The next generation now learning their trade are the likes of Steve Cummings at Ineos. He’s now an assistant DS. In his racing days, a man you’d find hanging at the back of the peloton, not because he was suffering, but that was just Steve. But he’d be in the right place at the right time when needed. Who wasn’t blown away by his stylish yet suffering win on stage 14 of the 2015 Tour into Mende? That was a pure calculated experience of knowing how to manage himself and not worry about what the two french men up the road were doing. Class! His ex-teammate at Dimension Data, Bernhard Eisel, has just become an Assistant Director at Bora; these guys are prime examples of super-domestics that should become super-director sportifs.

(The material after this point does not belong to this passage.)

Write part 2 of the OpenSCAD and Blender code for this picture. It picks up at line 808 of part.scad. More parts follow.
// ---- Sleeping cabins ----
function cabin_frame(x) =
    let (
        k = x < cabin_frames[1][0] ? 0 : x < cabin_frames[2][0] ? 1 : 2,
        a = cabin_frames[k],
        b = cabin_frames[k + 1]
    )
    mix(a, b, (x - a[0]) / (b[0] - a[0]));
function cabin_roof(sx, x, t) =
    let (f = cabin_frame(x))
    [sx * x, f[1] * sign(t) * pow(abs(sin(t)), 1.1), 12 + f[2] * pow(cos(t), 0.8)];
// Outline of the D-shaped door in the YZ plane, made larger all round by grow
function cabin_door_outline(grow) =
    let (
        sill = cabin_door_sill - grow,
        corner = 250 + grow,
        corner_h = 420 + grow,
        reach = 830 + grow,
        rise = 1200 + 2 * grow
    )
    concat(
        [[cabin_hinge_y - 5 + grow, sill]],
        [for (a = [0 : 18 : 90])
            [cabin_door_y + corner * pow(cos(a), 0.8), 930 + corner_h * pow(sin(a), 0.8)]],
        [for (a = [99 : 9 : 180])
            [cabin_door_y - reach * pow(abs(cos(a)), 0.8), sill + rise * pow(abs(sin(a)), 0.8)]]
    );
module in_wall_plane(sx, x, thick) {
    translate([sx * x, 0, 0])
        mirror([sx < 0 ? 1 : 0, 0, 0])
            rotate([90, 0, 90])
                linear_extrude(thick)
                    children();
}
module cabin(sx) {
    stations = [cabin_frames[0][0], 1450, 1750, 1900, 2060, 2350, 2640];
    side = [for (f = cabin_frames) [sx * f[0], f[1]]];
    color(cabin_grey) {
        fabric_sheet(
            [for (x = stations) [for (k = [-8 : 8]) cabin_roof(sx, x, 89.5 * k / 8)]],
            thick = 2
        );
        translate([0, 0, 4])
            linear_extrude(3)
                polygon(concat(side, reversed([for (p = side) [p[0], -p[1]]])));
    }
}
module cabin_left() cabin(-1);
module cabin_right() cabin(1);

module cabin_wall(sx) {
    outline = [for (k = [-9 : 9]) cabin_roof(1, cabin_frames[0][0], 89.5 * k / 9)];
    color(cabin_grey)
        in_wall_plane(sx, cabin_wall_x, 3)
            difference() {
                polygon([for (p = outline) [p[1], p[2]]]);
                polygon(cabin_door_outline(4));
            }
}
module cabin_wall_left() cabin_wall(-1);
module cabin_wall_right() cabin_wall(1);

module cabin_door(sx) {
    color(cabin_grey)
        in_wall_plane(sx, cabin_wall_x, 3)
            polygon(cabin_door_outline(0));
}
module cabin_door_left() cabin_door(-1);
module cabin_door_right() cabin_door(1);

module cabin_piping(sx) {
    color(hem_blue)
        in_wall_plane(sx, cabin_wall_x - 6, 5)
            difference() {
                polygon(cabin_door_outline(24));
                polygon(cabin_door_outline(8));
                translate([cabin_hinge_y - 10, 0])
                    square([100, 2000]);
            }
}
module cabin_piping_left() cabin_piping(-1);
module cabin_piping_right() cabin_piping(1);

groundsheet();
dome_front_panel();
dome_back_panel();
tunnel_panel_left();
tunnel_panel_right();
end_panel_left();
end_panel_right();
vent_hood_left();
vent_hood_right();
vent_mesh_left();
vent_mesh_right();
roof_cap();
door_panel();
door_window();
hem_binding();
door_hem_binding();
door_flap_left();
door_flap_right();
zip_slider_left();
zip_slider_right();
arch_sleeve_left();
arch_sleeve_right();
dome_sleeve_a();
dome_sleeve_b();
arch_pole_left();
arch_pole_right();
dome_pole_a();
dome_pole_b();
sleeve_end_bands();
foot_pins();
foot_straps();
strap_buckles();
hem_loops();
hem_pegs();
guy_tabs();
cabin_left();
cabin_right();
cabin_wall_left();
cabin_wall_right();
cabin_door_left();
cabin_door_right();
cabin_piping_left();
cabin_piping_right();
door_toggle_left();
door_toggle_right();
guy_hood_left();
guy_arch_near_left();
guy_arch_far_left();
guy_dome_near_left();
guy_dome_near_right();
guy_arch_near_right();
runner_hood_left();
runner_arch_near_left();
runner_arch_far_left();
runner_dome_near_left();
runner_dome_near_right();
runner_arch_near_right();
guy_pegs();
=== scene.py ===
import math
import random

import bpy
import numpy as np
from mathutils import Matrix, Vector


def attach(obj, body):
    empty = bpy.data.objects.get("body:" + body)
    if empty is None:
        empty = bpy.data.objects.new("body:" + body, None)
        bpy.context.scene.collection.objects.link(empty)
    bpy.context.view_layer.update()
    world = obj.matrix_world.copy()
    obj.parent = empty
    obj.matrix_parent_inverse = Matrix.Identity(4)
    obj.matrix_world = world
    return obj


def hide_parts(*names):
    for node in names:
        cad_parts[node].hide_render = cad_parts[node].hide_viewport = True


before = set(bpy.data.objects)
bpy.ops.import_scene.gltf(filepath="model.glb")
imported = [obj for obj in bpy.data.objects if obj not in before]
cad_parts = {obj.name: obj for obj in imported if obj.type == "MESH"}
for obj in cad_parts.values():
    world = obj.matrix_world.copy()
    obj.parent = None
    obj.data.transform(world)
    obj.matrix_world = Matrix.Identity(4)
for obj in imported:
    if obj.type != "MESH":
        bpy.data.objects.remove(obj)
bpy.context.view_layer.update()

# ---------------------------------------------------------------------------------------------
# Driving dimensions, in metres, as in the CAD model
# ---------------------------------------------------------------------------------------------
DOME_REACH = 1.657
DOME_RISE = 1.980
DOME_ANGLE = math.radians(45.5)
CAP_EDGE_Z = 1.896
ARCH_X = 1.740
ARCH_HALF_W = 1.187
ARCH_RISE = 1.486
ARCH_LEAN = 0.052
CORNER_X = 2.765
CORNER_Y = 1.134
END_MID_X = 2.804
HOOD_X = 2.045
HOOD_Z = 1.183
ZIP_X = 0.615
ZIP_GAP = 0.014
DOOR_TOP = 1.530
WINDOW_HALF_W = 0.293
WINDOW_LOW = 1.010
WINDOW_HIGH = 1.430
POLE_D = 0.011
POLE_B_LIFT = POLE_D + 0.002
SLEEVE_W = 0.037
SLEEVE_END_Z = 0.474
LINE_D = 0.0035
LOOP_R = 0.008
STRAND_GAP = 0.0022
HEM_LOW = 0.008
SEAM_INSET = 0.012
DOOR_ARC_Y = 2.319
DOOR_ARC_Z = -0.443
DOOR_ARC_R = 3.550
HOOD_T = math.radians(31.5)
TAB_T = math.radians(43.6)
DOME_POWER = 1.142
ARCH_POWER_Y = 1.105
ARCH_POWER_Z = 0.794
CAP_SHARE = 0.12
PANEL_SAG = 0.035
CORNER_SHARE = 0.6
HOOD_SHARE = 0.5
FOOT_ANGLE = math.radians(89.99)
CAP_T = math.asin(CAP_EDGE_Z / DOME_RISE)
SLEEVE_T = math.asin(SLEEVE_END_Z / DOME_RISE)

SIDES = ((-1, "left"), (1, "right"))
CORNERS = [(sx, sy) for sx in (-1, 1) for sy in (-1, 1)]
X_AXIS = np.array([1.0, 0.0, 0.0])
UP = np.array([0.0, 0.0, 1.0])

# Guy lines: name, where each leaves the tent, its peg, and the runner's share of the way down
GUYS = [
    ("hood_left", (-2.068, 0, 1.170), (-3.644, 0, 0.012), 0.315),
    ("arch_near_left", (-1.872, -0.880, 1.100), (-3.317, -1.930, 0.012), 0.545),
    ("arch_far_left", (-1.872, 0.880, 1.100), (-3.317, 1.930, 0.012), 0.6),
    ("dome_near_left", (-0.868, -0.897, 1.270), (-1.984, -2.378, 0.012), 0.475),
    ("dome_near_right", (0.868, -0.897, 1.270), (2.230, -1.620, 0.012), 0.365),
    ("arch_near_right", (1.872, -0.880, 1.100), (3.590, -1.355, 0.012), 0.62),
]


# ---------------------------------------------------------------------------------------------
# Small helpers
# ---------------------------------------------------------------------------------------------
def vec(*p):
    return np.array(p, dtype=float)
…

As for my predictions as to who in the current peloton would make an ideal DS in the near future, well you don’t need to look any further than Heinrich Haussler. That guy would be perfect. Also, Luke Rowe, a team captain out on the open roads, would be an ideal DS in a car.
Before I turn the computer off and file this article, I’d like to take a second to say that, like many fans and people in the sport, I was saddened to hear of Richard Moores’s unexpected death this week. I’ve had the privilege of chatting and being interviewed by him on several occasions. He was always a journalist that I wouldn’t avoid, and there are plenty of those. He was always a nice guy, opened minded. He had the right approach; he never looked for the dark in the sport, never digging for shit that wasn’t there, but just the right approach and in a professional way that allowed for the stories that needed to be told. I can happily say that I chatted with him at the last race he attended. Sad to think that, but I’m glad I did. It’s a shock; he will be sorely missed in our sport’s rolling circus.
Oh, and if you are wondering which journalists I avoid, well, let me just say you’ll never see me on German TV. Dear oh dear, they just want to talk to the winners. They never look for the spirit of the sport. It’s painful at times.